The church has contributed nothing to civilization. It has progressed somewhat, and it has become a little more decent, in reflection of the movements of civilization that have taken place outside of the church and usually in the face of the strong opposition of the church. But the church has always resisted the process of civilization. It has struggled to the last ditch, by fair means and foul, to preserve as long as it could the vestiges of ancient and medieval theology, with all the puerile moralities and harsh customs and medieval styles of belief.

Our gains in culture, in humanity, in social law, in scientific achievement — in all the practical and in all the gentler sides of life — have been impressively due to the efforts of secular thinkers and workers laboring outside the church. The church hasn’t led in civilization. It has always lagged behind the march of civilization. It has been a burden to mankind. It is a burden today, so that to speak of its social usefulness is to express notoriously the opposite of the truth.
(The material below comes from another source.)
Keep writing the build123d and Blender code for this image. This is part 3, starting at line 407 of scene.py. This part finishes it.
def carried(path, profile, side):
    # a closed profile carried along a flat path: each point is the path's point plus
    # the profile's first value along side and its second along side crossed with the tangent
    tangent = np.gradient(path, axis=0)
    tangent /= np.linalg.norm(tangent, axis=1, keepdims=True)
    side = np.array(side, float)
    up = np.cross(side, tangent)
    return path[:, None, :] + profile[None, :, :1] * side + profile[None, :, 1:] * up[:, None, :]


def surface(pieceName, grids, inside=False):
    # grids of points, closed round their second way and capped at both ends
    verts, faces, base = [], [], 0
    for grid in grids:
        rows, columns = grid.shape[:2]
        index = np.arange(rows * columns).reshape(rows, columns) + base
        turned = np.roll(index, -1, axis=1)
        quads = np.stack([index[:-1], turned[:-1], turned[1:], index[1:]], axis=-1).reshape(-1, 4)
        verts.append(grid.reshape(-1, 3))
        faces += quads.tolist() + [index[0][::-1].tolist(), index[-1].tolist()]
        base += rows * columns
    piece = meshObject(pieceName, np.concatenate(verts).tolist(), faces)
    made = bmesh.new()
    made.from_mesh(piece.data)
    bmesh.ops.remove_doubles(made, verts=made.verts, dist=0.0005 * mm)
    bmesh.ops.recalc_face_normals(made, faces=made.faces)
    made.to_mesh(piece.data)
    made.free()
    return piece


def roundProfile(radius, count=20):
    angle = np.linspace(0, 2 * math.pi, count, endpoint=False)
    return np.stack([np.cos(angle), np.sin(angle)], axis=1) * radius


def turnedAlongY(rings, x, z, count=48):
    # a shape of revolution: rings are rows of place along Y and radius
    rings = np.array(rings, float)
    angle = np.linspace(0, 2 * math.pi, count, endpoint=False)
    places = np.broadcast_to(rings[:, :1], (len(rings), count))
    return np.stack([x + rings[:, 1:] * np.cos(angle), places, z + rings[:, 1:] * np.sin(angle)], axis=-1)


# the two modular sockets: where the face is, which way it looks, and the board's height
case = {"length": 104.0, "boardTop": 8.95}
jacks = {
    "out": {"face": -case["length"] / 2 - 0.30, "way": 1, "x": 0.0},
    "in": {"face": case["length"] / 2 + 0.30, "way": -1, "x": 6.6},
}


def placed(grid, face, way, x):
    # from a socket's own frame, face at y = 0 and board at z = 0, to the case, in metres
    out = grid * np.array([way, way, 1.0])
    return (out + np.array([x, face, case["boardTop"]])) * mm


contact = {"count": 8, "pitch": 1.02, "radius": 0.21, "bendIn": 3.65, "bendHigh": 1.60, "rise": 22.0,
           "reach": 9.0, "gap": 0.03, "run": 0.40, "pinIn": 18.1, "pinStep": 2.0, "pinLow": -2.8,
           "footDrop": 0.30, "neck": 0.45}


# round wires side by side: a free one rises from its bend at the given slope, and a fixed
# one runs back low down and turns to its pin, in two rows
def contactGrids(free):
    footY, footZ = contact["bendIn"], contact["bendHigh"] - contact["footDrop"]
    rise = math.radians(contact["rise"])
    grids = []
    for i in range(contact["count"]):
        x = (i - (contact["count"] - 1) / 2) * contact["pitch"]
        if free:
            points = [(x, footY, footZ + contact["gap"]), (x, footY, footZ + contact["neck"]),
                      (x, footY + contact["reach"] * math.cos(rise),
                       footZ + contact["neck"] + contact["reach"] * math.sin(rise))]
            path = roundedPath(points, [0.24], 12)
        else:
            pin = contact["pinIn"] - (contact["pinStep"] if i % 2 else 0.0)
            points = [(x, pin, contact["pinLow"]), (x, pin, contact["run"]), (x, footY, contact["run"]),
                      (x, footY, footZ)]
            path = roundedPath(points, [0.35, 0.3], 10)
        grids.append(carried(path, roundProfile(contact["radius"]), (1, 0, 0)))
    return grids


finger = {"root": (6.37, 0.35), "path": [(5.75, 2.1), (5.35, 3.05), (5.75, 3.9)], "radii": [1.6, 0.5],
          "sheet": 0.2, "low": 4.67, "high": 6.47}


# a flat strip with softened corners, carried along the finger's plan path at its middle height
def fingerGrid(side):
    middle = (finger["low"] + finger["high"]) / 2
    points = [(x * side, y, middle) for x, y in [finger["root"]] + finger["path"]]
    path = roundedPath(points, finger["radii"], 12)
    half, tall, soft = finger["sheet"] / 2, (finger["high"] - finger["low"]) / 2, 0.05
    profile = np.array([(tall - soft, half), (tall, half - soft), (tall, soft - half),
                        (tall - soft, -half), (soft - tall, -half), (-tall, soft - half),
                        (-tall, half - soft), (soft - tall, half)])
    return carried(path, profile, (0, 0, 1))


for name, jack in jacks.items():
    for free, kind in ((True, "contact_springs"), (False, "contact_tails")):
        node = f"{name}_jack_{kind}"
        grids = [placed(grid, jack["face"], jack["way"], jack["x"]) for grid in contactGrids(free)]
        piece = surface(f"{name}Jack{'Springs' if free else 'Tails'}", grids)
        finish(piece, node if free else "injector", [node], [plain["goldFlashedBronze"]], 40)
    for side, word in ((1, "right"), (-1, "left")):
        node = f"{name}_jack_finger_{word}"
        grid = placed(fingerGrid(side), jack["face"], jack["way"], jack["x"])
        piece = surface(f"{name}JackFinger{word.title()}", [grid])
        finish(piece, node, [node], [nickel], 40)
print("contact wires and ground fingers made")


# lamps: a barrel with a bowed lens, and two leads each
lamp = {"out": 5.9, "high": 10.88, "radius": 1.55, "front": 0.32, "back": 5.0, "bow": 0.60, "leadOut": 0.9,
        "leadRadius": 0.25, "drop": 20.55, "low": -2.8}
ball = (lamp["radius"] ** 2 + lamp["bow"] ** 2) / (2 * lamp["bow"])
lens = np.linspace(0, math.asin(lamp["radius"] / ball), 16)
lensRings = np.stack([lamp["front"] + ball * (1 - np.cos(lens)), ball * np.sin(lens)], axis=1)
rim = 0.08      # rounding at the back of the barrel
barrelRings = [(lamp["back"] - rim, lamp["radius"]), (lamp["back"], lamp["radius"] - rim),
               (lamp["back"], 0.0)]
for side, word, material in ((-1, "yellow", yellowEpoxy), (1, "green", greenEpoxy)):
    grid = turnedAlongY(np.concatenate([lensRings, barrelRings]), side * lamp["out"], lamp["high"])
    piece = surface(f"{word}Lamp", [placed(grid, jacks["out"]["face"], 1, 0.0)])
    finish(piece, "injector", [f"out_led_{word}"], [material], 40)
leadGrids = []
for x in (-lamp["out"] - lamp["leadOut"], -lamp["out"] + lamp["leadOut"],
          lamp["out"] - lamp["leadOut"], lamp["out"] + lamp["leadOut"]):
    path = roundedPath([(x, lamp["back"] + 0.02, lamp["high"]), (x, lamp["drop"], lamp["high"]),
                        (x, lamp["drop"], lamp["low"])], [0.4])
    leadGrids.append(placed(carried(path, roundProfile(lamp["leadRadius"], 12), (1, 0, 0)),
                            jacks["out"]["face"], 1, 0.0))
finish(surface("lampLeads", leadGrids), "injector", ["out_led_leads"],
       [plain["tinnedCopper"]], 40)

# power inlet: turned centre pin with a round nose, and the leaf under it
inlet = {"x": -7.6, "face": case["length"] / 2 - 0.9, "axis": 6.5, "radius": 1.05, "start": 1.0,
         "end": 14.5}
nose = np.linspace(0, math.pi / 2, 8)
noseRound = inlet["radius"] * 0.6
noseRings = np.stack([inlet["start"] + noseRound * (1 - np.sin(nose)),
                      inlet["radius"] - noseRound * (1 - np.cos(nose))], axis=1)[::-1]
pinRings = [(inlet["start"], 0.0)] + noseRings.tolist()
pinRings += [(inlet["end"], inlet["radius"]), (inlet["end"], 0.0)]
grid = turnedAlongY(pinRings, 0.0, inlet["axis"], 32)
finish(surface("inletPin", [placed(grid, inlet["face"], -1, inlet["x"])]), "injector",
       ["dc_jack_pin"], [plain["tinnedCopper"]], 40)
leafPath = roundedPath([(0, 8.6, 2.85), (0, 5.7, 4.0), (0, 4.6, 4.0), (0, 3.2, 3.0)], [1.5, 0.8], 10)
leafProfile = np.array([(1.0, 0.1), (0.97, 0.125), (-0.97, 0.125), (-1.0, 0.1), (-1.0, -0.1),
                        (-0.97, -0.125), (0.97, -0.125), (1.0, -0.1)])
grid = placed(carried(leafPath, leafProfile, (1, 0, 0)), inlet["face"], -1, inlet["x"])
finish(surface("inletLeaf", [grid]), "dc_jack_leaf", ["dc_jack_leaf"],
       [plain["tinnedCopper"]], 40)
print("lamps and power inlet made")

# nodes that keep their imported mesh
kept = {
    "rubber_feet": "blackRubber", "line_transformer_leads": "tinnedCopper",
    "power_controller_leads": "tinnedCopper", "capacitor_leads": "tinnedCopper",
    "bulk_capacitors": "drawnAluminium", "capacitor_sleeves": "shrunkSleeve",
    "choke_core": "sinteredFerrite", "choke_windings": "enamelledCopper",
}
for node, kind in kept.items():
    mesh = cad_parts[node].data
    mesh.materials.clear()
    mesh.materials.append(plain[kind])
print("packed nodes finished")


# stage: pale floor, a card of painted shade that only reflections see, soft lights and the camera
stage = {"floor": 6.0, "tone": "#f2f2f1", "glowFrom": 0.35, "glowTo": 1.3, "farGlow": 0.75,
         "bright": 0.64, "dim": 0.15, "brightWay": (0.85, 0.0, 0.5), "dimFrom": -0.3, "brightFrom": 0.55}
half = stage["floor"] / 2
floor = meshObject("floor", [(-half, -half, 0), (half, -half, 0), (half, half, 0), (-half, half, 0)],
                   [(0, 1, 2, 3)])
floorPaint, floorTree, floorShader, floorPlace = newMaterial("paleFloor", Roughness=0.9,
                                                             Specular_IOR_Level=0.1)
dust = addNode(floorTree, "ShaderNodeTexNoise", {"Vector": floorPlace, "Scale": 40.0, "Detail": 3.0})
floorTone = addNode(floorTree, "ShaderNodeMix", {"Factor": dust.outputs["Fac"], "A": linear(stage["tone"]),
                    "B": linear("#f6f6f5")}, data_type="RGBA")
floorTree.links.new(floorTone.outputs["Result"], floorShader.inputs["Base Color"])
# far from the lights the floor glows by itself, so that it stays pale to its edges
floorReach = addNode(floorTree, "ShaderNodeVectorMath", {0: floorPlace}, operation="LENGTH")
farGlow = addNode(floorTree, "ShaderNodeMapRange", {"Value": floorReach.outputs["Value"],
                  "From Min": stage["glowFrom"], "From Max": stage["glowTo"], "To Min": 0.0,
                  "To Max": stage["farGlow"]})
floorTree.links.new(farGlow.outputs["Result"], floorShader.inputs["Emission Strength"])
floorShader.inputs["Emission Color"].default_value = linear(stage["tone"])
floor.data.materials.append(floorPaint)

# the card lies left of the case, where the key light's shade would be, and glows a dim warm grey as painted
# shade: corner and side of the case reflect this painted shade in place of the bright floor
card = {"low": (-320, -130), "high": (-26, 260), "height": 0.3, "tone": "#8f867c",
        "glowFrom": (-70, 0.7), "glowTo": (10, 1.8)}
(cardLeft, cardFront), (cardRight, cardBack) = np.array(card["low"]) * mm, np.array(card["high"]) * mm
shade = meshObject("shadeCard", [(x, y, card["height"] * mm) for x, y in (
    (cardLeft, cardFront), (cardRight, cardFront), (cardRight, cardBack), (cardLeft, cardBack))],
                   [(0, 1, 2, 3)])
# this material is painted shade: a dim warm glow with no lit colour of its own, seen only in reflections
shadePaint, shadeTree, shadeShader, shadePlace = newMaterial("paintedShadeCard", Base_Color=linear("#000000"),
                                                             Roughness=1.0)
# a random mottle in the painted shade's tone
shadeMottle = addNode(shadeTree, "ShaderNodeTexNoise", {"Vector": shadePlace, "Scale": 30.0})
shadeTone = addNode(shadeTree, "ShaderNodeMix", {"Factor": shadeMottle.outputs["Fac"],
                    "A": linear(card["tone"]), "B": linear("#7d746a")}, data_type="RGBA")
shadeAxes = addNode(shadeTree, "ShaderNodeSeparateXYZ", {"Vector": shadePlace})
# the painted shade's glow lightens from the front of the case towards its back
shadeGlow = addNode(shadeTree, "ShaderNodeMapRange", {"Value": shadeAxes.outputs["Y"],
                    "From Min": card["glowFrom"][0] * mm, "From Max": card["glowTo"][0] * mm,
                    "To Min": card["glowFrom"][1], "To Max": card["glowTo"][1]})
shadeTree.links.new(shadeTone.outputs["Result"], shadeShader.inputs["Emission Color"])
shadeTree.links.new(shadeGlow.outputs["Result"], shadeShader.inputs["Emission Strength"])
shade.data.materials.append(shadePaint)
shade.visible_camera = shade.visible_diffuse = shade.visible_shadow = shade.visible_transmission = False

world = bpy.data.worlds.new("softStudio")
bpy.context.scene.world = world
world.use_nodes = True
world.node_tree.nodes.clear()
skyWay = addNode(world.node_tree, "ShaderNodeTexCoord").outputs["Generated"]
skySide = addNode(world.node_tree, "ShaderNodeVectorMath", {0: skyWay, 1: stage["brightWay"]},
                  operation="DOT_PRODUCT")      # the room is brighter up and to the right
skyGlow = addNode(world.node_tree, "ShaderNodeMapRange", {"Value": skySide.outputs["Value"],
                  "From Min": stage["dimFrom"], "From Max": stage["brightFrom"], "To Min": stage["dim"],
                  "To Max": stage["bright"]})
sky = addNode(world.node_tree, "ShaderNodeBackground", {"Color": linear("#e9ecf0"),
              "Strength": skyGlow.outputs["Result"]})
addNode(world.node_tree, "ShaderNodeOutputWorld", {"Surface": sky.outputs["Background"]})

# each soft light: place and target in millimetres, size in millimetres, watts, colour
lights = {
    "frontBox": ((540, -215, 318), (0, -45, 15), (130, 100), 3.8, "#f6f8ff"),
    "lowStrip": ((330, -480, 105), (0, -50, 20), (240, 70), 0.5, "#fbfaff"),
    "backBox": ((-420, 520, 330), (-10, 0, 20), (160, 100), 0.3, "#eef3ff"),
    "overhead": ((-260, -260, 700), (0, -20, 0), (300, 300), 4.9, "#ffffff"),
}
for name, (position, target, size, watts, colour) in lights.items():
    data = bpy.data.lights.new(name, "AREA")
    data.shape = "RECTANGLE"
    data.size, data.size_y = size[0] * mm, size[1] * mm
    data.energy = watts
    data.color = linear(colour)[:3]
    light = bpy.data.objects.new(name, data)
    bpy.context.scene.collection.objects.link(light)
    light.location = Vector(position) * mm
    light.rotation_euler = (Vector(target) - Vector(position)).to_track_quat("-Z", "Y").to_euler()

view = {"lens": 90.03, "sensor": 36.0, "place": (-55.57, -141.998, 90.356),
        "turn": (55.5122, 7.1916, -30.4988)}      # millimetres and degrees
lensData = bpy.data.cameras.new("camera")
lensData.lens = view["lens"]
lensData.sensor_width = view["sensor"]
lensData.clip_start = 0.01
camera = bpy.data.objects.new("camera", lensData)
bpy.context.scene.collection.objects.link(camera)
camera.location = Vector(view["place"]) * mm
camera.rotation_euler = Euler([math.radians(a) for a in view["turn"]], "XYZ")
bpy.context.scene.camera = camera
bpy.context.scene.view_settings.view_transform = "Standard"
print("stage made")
There is no valid, not even a faintly plausible basis, for any sort of claim in defense of the exemption of churches from taxation. When the last church disappears, civilization will be relieved of a serious and sinister burden. Meanwhile, the churches should be made to pay their honest share of the cost of public services which they, now enjoy freely and to which they contribute nothing.

Why should an atheist pay more taxes so that a church which he despises should pay no taxes? That’s a fair question. How can the apologists for the church exemption answer it?